Researchers have developed a new framework for training multi-agent reinforcement learning (MARL) agents to utilise shared quantum entanglement as a coordination resource. This approach enables the creation of more effective strategies in scenarios where direct communication is limited, surpassing the capabilities of methods relying solely on shared randomness.

The framework introduces a differentiable policy parameterization and a novel policy architecture that separates joint policies into a coordinator and individual local actors. Demonstrations within single-round games and a decentralised partially observable Markov decision process (Dec-POMDP) confirm the ability of this method to learn strategies exhibiting quantum advantage.

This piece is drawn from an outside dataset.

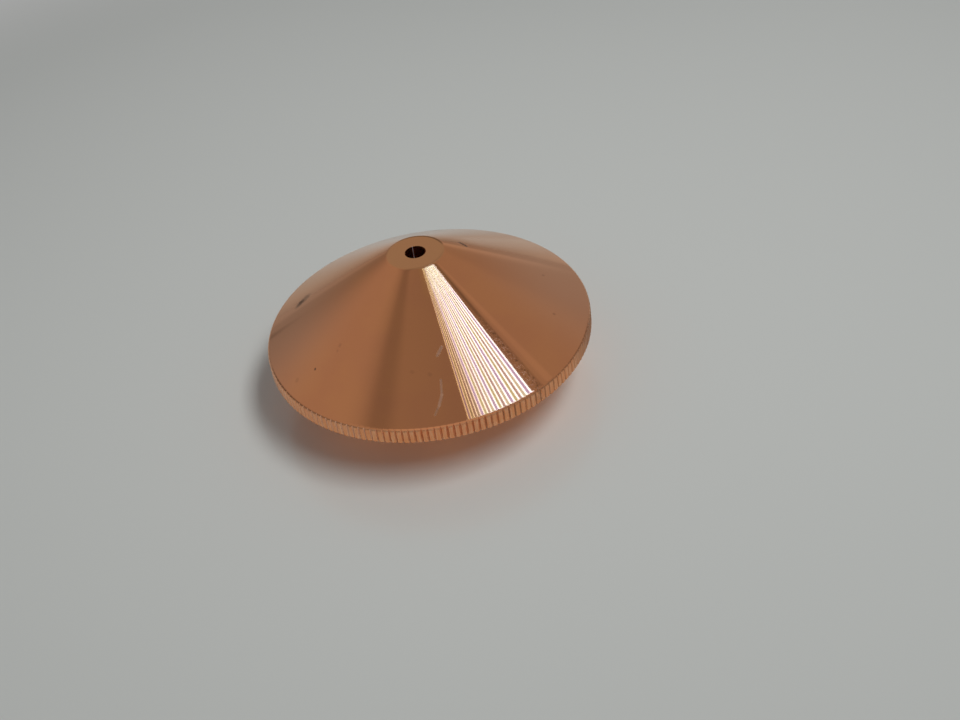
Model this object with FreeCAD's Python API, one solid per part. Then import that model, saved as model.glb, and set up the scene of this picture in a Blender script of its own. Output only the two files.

Specifically, the learned policies achieved lower wait times compared to optimal strategies based on shared randomness, indicating that entanglement mitigates the effects of communication constraints. These findings align with established results in physics, which suggest that shared entanglement can improve performance in cooperative games lacking communication.

The authors acknowledge limitations including the current restriction of entanglement use to within single time steps and the absence of realistic constraints like imperfect state preparation within the learning process. Future research will focus on theoretically and empirically defining the conditions under which entanglement enhances decentralised sequential decision-making.

Further work will also explore extending the framework to allow entanglement to be shared across multiple rounds and investigating the potential for entanglement to reduce the complexity of finite-state controllers. This research highlights a potential shift towards practical applications of quantum entanglement, particularly in areas like high-frequency trading where latency is a critical factor.